## WORK TO BE COMPLETED
Exactly the lines from the one containing "for name, piece" through the one containing "bpy.context.scene.collection.objects.link(empty)" must be returned; include both ends and nothing else.

## PROVIDED MATERIAL
▬▬▬▬▬▬

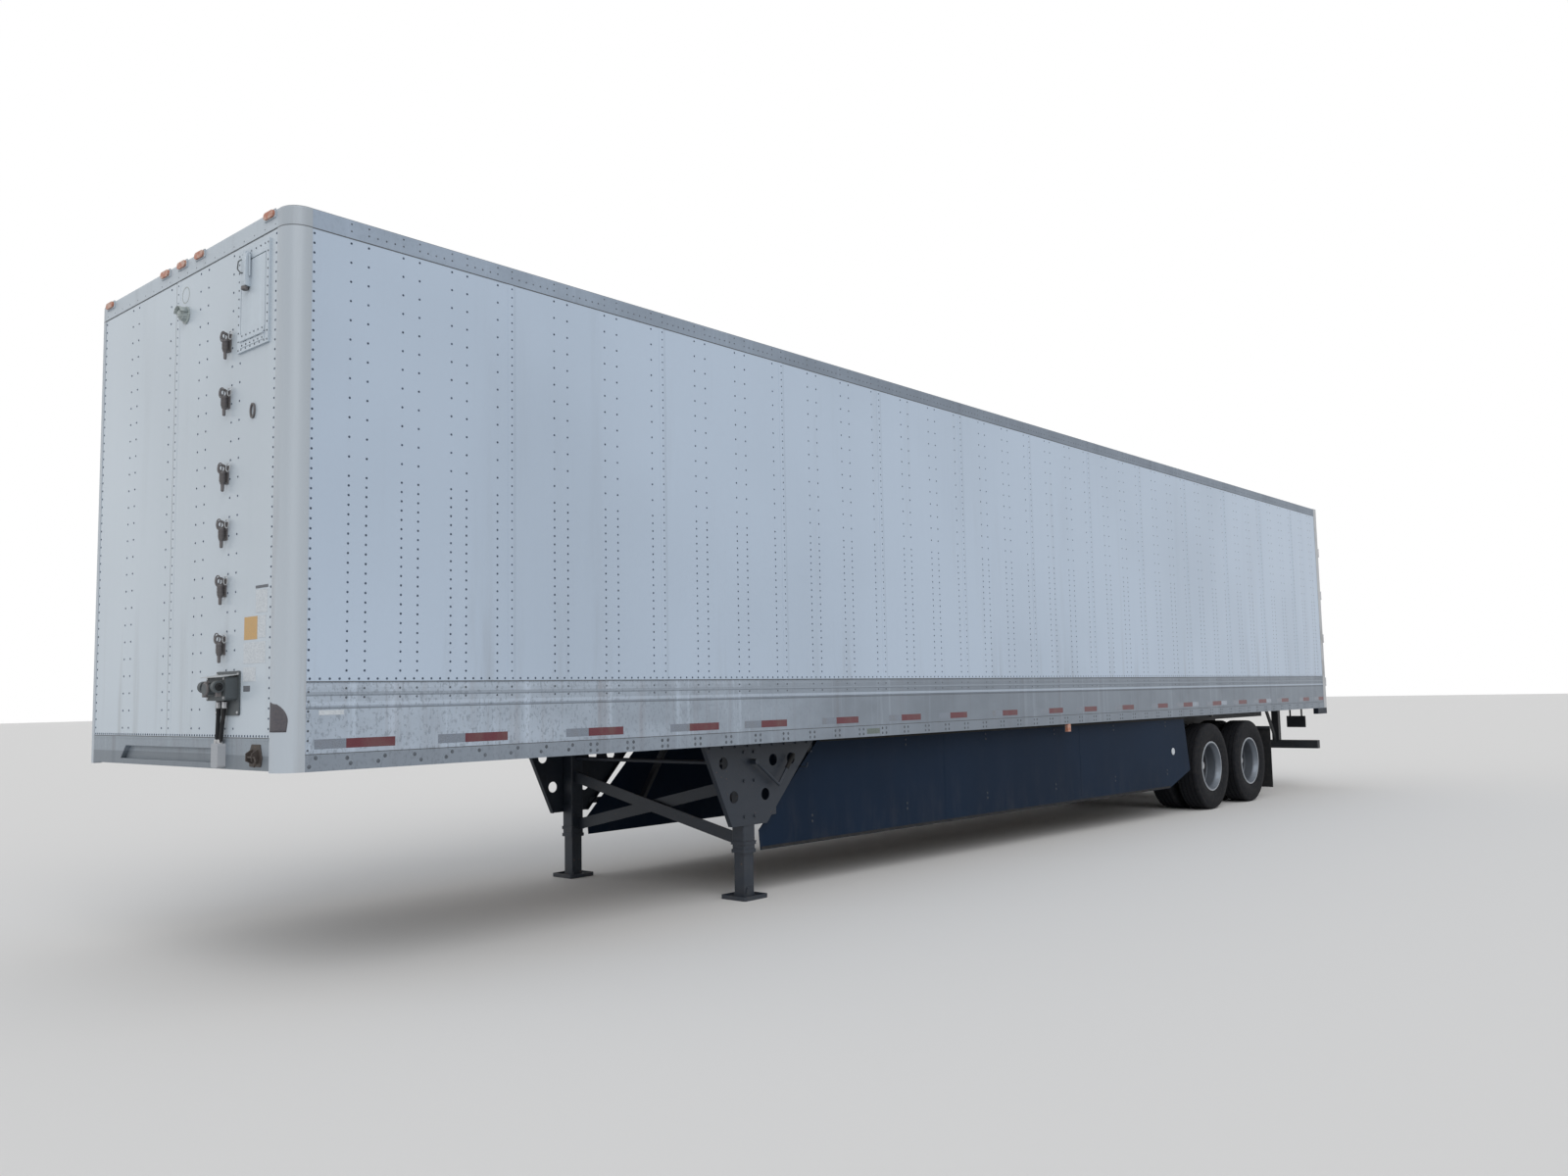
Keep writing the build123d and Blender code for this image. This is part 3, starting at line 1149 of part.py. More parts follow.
# Side skirts: flat panels that run outwards to the rear, hung below the body on struts
SKIRT_FRONT = 3884.0
SKIRT_REAR = 11045.0
SKIRT_BOTTOM = 331.0
SKIRT_SIDE_OUTLINE = (  # distance back from the nose, height
    (SKIRT_FRONT, SKIRT_BOTTOM),
    (SKIRT_FRONT - 16.0, 480.0),
    (SKIRT_FRONT + 676.0, SKIRT_TOP),
    (SKIRT_REAR, SKIRT_TOP),
    (SKIRT_REAR + 120.0, 510.0),
    (SKIRT_REAR - 425.0, SKIRT_BOTTOM),
)
skirt_turn = atan2(SKIRT_REAR_SIDE - SKIRT_FRONT_SIDE, SKIRT_REAR - SKIRT_FRONT)
skirt_plane = Plane(
    origin=(back(SKIRT_FRONT), SKIRT_FRONT_SIDE, 0),
    x_dir=(-cos(skirt_turn), sin(skirt_turn), 0),
    z_dir=(sin(skirt_turn), cos(skirt_turn), 0),
)
with BuildPart() as skirt:
    with BuildSketch(skirt_plane):
        with BuildLine():
            Polyline(*[((s - SKIRT_FRONT) / cos(skirt_turn), z) for s, z in SKIRT_SIDE_OUTLINE], close=True)
        make_face()
    extrude(amount=-SKIRT_THICKNESS)
keep_both("skirts", skirt.part)

STRUT_BEAMS = (8, 12, 16, 20, 24, 28)  # crossmembers that carry a strut, counted from the front
with BuildPart() as skirt_struts:
    for number in STRUT_BEAMS:
        strut_back = FIRST_BEAM + number * BEAM_PITCH
        strut_front = strut_back - STRUT_WIDTH / 2
        skirt_inner = SKIRT_FRONT_SIDE - SKIRT_THICKNESS / cos(skirt_turn)
        strut_side = skirt_inner + (strut_front - SKIRT_FRONT) * tan(skirt_turn) - SKIRT_SEAT
        for hand in (-1, 1):
            with BuildSketch(cross_plane(strut_back + STRUT_WIDTH / 2)):
                with BuildLine():
                    Polyline(
                        (hand * strut_side, 470.0),
                        (hand * strut_side, 560.0),
                        (hand * (strut_side - 400.0), BEAM_BOTTOM),
                        (hand * (strut_side - 460.0), BEAM_BOTTOM),
                        close=True,
                    )
                make_face()
                with BuildLine():
                    Polyline(
                        (hand * strut_side, SKIRT_TOP - 120.0),
                        (hand * strut_side, SKIRT_TOP),
                        (hand * (strut_side - 60.0), BEAM_BOTTOM),
                        (hand * (strut_side - 100.0), BEAM_BOTTOM),
                        close=True,
                    )
                make_face()
            extrude(amount=STRUT_WIDTH)
keep("skirt_struts", skirt_struts.part)

# Landing gear: outer legs, inner rams with their feet, wing plates, braces and crank
GEAR_HEIGHT = 985.0
RAM_CLEARANCE = 0.3
RAM_OVERLAP = 300.0  # how far the ram reaches up inside its leg
EAR_THICKNESS = 8.0  # ears that hold the ram in its foot
EAR_FOOT = 50.0
EAR_HEAD = 30.0
EAR_TOP = 85.0
with BuildPart() as landing_leg:
    with BuildSketch(Plane.XY.offset(LEG_BOTTOM)):
        with Locations((back(LEG_BACK), LEG_SIDE)):
            RectangleRounded(LEG_WIDTH, LEG_WIDTH, 10.0)
            leg_bore = RAM_WIDTH + 2 * RAM_CLEARANCE
            RectangleRounded(leg_bore, leg_bore, 6.0, mode=Mode.SUBTRACT)
    extrude(amount=BEAM_BOTTOM - LEG_BOTTOM)
    with BuildSketch(Plane.XY.offset(LEG_BOTTOM)):
        with Locations((back(LEG_BACK), LEG_SIDE)):
            collar_width = LEG_WIDTH + 2 * LEG_COLLAR
            RectangleRounded(collar_width, collar_width, 10.0)
            RectangleRounded(leg_bore, leg_bore, 6.0, mode=Mode.SUBTRACT)
    extrude(amount=LEG_COLLAR_HEIGHT)
keep_both("landing_legs", landing_leg.part)

with BuildPart() as landing_ram:
    with BuildSketch():
        with Locations((back(LEG_BACK), LEG_SIDE)):
            RectangleRounded(FOOT_WIDTH, FOOT_WIDTH, 20.0)
    extrude(amount=FOOT_THICKNESS)
    with BuildSketch(Plane.XY.offset(FOOT_THICKNESS)):
        with Locations((back(LEG_BACK), LEG_SIDE)):
            RectangleRounded(RAM_WIDTH, RAM_WIDTH, 6.0)
    extrude(amount=LEG_BOTTOM + RAM_OVERLAP)
    with BuildSketch(Plane.XY.offset(FOOT_THICKNESS)):
        with Locations((back(LEG_BACK), LEG_SIDE)):
            RectangleRounded(FOOT_WIDTH, FOOT_WIDTH, 20.0)
            foot_inner = FOOT_WIDTH - 2 * FOOT_RIM_THICKNESS
            RectangleRounded(foot_inner, foot_inner, 12.0, mode=Mode.SUBTRACT)
    extrude(amount=FOOT_RIM)
    for ear_side in (-1, 1):
        with BuildSketch(side_plane(LEG_SIDE + ear_side * (RAM_WIDTH + EAR_THICKNESS) / 2 - EAR_THICKNESS / 2)):
            with BuildLine():
                Polyline(
                    (LEG_BACK - EAR_FOOT, FOOT_THICKNESS),
                    (LEG_BACK + EAR_FOOT, FOOT_THICKNESS),
                    (LEG_BACK + EAR_HEAD, EAR_TOP),
                    (LEG_BACK - EAR_HEAD, EAR_TOP),
                    close=True,
                )
            make_face()
        extrude(amount=EAR_THICKNESS)
keep_both("landing_rams", landing_ram.part)

GUSSET_OUTLINE = ((3523.0, 535.0), (3900.0, 535.0), (4484.0, BEAM_BOTTOM), (3233.0, BEAM_BOTTOM))
GUSSET_HOLES = ((3440.0, 1000.0), (3980.0, 1000.0), (4184.0, 1000.0), (3545.0, 750.0), (3887.0, 750.0))
BRACKET_LEVEL = 612.0  # of the bracket from the wing plate's foot to the skirt's front edge
BRACKET_HEIGHT = 50.0
BRACKET_THICKNESS = 6.0
BRACKET_LAP = 40.0  # how far a bracket laps the plate and the skirt
gusset_inner = LEG_SIDE + LEG_WIDTH / 2
(edge_foot, edge_low), (edge_head, edge_high) = GUSSET_OUTLINE[1:3]


def skirt_face(s):
    """Y of the left skirt's outer face at a distance back from the nose."""
    return SKIRT_FRONT_SIDE + (s - SKIRT_FRONT) * tan(skirt_turn)


with BuildPart() as wing_plate:
    with BuildSketch(side_plane(LEG_SIDE + LEG_WIDTH / 2)):
        with BuildLine():
            Polyline(*GUSSET_OUTLINE, close=True)
        make_face()
        with Locations(*GUSSET_HOLES):
            Circle(GUSSET_HOLE_RADIUS, mode=Mode.SUBTRACT)
    extrude(amount=GUSSET_THICKNESS)
    for foot, head, inwards in ((GUSSET_OUTLINE[0], GUSSET_OUTLINE[3], 1), (GUSSET_OUTLINE[1], GUSSET_OUTLINE[2], -1)):
        with BuildSketch(side_plane(gusset_inner - GUSSET_EDGE)):
            with BuildLine():
                Polyline(
                    foot,
                    head,
                    (head[0] + inwards * GUSSET_THICKNESS, head[1]),
                    (foot[0] + inwards * GUSSET_THICKNESS, foot[1]),
                    close=True,
                )
            make_face()
        extrude(amount=GUSSET_EDGE)
    edge_back = edge_foot + (edge_head - edge_foot) * (BRACKET_LEVEL - edge_low) / (edge_high - edge_low)
    lap_end = edge_back + 2 * BRACKET_LAP
    with BuildSketch(Plane.XY.offset(BRACKET_LEVEL - BRACKET_HEIGHT / 2)):
        with BuildLine():
            Polyline(
                (back(edge_back - BRACKET_LAP), gusset_inner),
                (back(edge_back - BRACKET_LAP), gusset_inner - BRACKET_THICKNESS),
                (back(lap_end), skirt_face(lap_end) + SKIRT_SEAT),
                (back(lap_end), skirt_face(lap_end) + SKIRT_SEAT + BRACKET_THICKNESS),
                close=True,
            )
        make_face()
    extrude(amount=BRACKET_HEIGHT)
keep_both("wing_plates", wing_plate.part)

BRACE_LOW = 435.0
BRACE_HIGH = 830.0
GEARBOX_HALF = 75.0
GEARBOX_DOWN = 85.0
GEARBOX_UP = 90.0
GEARBOX_DEPTH = 75.0
GEARBOX_COVER = 12.0
brace_end = LEG_SIDE - LEG_WIDTH / 2
with BuildPart() as leg_braces:
    for hand in (-1, 1):
        with BuildSketch(cross_plane(LEG_BACK - hand * 12.0)):
            with BuildLine():
                Polyline(
                    (-hand * brace_end, BRACE_HIGH - 45.0),
                    (-hand * brace_end, BRACE_HIGH + 45.0),
                    (hand * brace_end, BRACE_LOW + 45.0),
                    (hand * brace_end, BRACE_LOW - 45.0),
                    close=True,
                )
            make_face()
        extrude(amount=hand * 12.0)
    add(rod((back(LEG_BACK), -brace_end, GEAR_HEIGHT), (back(LEG_BACK), brace_end, GEAR_HEIGHT), 16.0))
    for inset, thickness in ((0.0, GEARBOX_DEPTH), (GEARBOX_COVER, GEARBOX_DEPTH + GEARBOX_COVER)):
        with BuildSketch(side_plane(brace_end - thickness)):
            with BuildLine():
                Polyline(
                    (LEG_BACK + GEARBOX_HALF - inset, GEAR_HEIGHT - GEARBOX_DOWN + inset),
                    (LEG_BACK - GEARBOX_HALF + 25.0, GEAR_HEIGHT - GEARBOX_DOWN + inset),
                    (LEG_BACK - GEARBOX_HALF + inset, GEAR_HEIGHT - GEARBOX_DOWN + 30.0),
                    (LEG_BACK - GEARBOX_HALF + inset, GEAR_HEIGHT + GEARBOX_UP - 35.0),
                    (LEG_BACK - GEARBOX_HALF + 30.0, GEAR_HEIGHT + GEARBOX_UP - inset),
                    (LEG_BACK + GEARBOX_HALF - inset, GEAR_HEIGHT + GEARBOX_UP - inset),
                    close=True,
                )
            make_face()
        extrude(amount=thickness)
keep("leg_braces", leg_braces.part)

# Landing gear crank, folded back and hung on its hook
CRANK_RADIUS = 12.0
CRANK_SIDE = LEG_SIDE + LEG_WIDTH / 2 + GUSSET_THICKNESS
CRANK_POINTS = ((3735.0, 1000.0), (3985.0, 815.0), (4160.0, 1035.0))  # distance back, height
with BuildPart() as crank:
    add(rod((back(3735.0), CRANK_SIDE, 1000.0), (back(3735.0), CRANK_SIDE + 62.0, 1000.0), 20.0))
    for first, last in zip(CRANK_POINTS, CRANK_POINTS[1:]):
        add(
            rod(
                (back(first[0]), CRANK_SIDE + 50.0, first[1]),
                (back(last[0]), CRANK_SIDE + 50.0, last[1]),
                CRANK_RADIUS,
            )
        )
    with Locations((back(CRANK_POINTS[1][0]), CRANK_SIDE + 50.0, CRANK_POINTS[1][1])):
        Sphere(CRANK_RADIUS)
keep("landing_crank", crank.part)

for name, piece in pieces.items():
    piece.label = name
    export_step(piece, f"parts/{name}.step")
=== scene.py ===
"""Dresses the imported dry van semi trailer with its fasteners, fittings, tyres, finishes and stage."""

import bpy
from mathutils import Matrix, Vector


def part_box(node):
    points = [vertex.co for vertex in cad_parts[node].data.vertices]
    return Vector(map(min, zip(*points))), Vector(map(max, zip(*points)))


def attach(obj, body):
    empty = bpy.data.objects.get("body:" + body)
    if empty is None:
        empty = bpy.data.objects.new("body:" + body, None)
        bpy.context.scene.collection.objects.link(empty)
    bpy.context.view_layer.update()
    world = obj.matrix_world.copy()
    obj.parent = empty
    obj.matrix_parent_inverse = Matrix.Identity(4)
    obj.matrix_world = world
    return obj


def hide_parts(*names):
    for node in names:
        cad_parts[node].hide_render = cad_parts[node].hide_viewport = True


bl_info = {
    "name": "Semi Trailer Dressing",
    "version": (1, 0, 0),
    "blender": (4, 5, 0),
    "location": "View3D > Sidebar > Trailer",
    "description": "Adds the fittings, fasteners and finishes of a dry van semi trailer to its packed model",
    "category": "Object",
}

from math import atan2, cos, pi, radians, sin, tau

import bmesh
import bpy
from bpy.props import FloatProperty, FloatVectorProperty, IntProperty, PointerProperty
from mathutils import Matrix, Vector

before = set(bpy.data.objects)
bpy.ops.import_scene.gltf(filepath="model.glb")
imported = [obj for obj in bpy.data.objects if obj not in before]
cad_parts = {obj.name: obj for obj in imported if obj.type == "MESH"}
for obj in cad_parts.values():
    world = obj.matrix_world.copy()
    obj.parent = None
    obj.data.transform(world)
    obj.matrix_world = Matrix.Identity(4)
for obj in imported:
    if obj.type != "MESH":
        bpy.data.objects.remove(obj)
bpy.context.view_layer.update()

# Places on the trailer, in metres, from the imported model. A distance back is counted from the nose.
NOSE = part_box("nose_sill")[1].x
HALF_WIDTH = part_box("rear_frame")[1].y
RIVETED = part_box("top_rails")[1].y
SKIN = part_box("side_wall_left")[1].y
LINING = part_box("side_wall_left")[0].y
RAIL_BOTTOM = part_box("bottom_rails")[0].z
RAIL_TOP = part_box("bottom_rails")[1].z
WALL_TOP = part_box("side_wall_left")[1].z
ROOF_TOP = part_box("top_rails")[1].z
WALL_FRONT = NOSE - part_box("side_wall_left")[1].x
WALL_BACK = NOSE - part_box("side_wall_left")[0].x
PANEL_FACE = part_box("nose_wall")[1].x
PANEL_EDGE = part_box("nose_wall")[1].y
APRON_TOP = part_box("nose_wall")[0].z
DOOR_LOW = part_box("rear_door_left")[0]
TAIL = DOOR_LOW.x
FLOOR_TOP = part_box("floor")[1].z
LAP_TOP = RAIL_BOTTOM + 0.085
TYRE_LOW, TYRE_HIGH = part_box("tyres_front_left")
TYRE_RADIUS = (TYRE_HIGH.z - TYRE_LOW.z) / 2
AXLE_HEIGHT = (TYRE_HIGH.z + TYRE_LOW.z) / 2
HALF_TRACK = (TYRE_HIGH.y + TYRE_LOW.y) / 2
AXLES = {
    place: NOSE - sum(corner.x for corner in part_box(f"tyres_{place}_left")) / 2
    for place in ("front", "rear")
}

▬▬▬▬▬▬

## WRITTEN ANSWER
for name, piece in pieces.items():
    piece.label = name
    export_step(piece, f"parts/{name}.step")
=== scene.py ===
"""Dresses the imported dry van semi trailer with its fasteners, fittings, tyres, finishes and stage."""

import bpy
from mathutils import Matrix, Vector


def part_box(node):
    points = [vertex.co for vertex in cad_parts[node].data.vertices]
    return Vector(map(min, zip(*points))), Vector(map(max, zip(*points)))


def attach(obj, body):
    empty = bpy.data.objects.get("body:" + body)
    if empty is None:
        empty = bpy.data.objects.new("body:" + body, None)
        bpy.context.scene.collection.objects.link(empty)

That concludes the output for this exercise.